--- Task instructions ---
Extract, unchanged, every line from the top of the material below through the line with "STALK_CLEARANCE = 0.35", and no more.

--- Data provided ---
— Start —

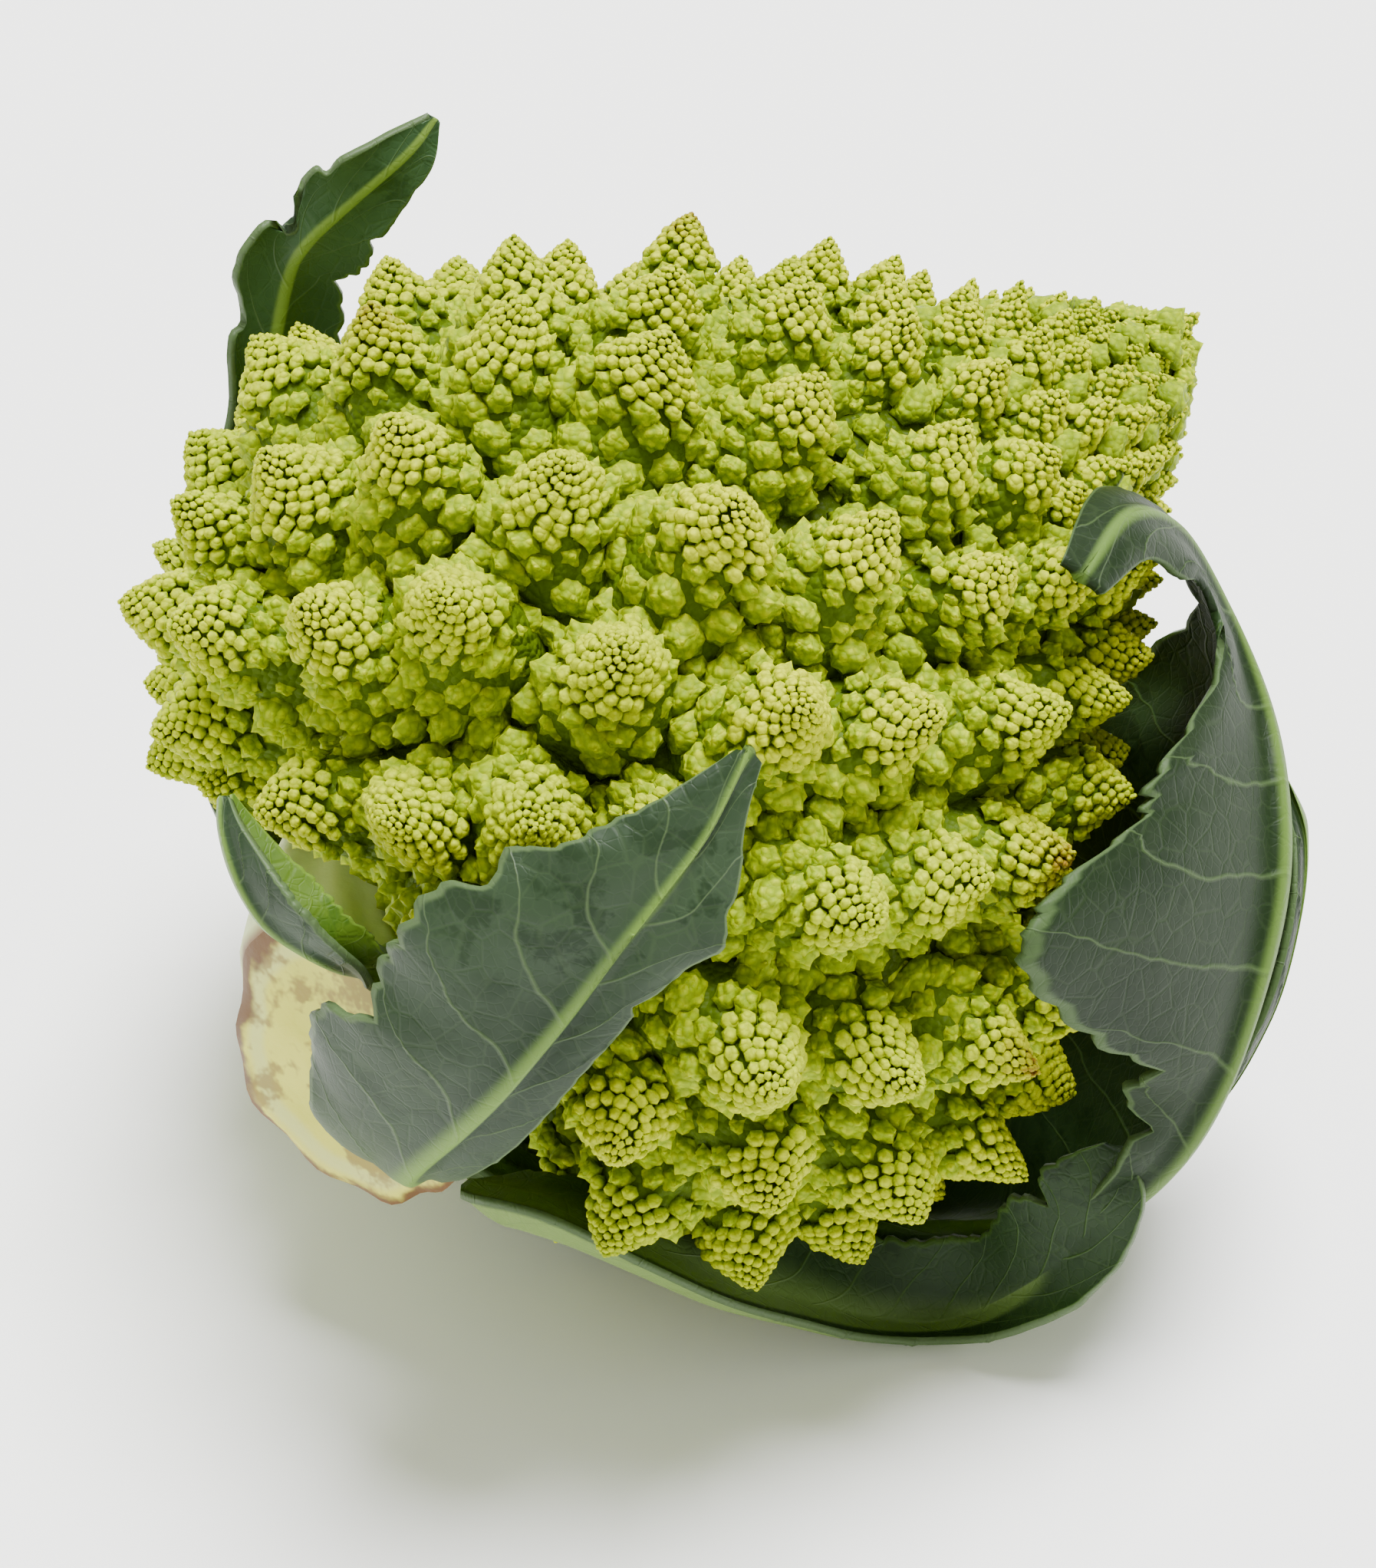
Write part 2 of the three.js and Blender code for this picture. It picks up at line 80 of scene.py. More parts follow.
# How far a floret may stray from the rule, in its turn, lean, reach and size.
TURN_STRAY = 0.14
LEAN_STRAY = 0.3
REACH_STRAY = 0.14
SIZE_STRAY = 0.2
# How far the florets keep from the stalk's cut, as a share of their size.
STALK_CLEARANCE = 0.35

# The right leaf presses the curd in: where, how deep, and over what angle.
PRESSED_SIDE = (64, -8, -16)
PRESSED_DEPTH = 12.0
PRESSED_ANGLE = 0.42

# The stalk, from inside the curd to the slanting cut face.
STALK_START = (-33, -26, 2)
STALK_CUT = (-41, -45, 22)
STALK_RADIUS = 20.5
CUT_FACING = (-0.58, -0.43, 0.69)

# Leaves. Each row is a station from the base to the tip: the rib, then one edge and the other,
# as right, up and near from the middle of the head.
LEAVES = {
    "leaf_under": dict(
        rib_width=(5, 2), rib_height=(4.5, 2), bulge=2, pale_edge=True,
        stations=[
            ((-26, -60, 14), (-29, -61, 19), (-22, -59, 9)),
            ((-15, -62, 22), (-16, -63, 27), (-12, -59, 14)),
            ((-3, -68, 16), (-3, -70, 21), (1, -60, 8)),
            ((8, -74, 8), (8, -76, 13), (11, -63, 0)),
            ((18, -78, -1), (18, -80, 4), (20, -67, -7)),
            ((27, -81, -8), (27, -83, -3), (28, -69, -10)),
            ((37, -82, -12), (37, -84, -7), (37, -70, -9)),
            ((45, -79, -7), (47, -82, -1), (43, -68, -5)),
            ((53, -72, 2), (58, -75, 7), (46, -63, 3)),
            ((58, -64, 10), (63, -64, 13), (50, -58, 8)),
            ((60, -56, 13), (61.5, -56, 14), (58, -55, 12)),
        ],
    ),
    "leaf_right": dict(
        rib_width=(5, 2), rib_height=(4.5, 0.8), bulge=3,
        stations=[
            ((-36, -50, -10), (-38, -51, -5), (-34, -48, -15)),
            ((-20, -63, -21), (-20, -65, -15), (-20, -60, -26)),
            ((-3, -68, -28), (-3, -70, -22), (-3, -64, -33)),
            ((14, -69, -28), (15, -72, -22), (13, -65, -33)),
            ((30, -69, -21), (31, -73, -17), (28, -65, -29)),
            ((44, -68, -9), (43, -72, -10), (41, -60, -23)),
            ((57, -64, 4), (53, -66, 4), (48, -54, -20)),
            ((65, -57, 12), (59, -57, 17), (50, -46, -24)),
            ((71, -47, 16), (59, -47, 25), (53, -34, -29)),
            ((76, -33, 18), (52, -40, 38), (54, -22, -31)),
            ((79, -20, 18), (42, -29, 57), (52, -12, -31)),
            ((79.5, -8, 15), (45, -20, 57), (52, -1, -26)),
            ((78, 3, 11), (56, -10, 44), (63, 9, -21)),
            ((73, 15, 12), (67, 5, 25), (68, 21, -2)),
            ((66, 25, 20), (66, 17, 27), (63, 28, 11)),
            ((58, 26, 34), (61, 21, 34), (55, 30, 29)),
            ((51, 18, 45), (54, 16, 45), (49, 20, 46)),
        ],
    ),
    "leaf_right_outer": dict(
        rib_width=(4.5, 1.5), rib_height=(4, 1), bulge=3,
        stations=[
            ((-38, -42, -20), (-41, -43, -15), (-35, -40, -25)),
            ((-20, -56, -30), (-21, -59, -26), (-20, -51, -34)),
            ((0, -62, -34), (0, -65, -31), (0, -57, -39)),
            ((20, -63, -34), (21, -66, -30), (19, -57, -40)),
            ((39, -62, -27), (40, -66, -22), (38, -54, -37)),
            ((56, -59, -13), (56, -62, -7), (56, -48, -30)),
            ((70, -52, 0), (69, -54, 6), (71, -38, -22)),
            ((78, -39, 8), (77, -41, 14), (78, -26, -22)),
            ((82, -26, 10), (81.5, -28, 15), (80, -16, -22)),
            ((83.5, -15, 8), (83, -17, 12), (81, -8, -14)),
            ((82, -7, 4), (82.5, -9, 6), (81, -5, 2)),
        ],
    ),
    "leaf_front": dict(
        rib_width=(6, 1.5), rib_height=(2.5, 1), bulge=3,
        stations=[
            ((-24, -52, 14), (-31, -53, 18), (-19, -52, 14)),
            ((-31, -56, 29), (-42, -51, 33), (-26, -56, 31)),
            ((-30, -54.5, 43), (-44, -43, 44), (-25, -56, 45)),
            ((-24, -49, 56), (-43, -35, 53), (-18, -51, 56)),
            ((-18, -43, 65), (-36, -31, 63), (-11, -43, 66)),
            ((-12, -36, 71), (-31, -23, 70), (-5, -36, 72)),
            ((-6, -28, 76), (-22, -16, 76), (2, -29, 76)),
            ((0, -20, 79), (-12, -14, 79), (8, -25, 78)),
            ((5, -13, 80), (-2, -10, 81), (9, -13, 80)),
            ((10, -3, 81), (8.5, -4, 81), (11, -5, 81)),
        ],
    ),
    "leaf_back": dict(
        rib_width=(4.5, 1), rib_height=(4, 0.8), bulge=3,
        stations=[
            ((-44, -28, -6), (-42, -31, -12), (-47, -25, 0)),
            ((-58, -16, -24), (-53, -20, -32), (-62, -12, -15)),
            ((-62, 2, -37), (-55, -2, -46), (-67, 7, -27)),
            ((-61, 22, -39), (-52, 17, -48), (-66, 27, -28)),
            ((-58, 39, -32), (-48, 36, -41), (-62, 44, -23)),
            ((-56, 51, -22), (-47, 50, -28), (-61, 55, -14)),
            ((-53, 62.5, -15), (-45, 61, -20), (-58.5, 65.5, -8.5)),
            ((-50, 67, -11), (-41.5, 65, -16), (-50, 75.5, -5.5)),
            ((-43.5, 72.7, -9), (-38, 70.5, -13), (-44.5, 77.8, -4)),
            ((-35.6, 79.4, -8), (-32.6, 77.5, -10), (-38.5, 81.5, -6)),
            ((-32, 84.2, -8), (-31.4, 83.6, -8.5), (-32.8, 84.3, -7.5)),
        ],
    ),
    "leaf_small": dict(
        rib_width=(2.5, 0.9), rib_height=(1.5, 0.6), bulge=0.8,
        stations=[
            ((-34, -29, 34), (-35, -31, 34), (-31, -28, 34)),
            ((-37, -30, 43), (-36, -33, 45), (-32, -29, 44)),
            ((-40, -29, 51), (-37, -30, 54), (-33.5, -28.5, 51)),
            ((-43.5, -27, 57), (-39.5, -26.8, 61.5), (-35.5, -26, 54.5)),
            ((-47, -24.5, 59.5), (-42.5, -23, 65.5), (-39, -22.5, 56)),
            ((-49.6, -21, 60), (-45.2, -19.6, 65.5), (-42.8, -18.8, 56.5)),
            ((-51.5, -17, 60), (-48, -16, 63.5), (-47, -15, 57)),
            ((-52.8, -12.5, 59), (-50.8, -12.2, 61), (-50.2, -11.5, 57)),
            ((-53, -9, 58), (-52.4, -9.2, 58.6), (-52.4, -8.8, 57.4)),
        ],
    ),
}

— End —

--- Full solution ---
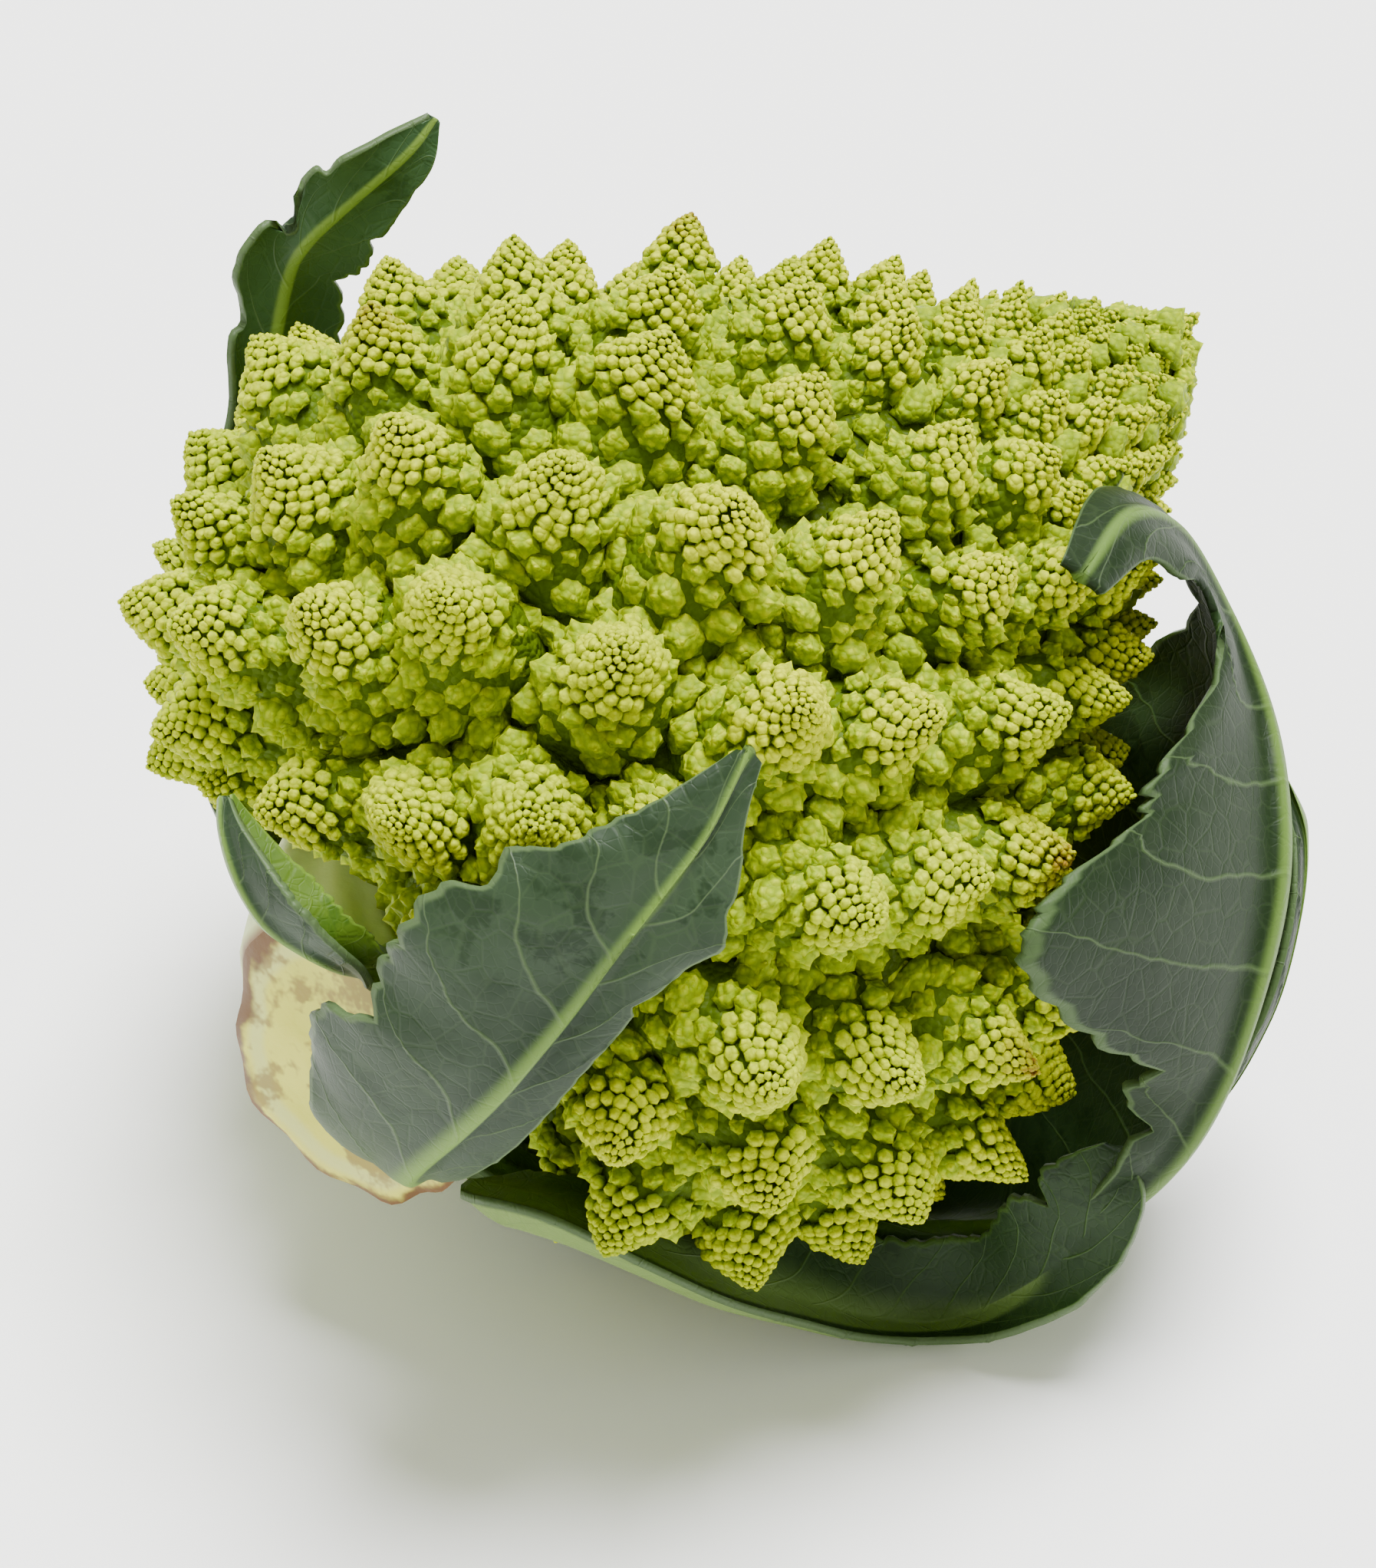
Write part 2 of the three.js and Blender code for this picture. It picks up at line 80 of scene.py. More parts follow.
# How far a floret may stray from the rule, in its turn, lean, reach and size.
TURN_STRAY = 0.14
LEAN_STRAY = 0.3
REACH_STRAY = 0.14
SIZE_STRAY = 0.2
# How far the florets keep from the stalk's cut, as a share of their size.
STALK_CLEARANCE = 0.35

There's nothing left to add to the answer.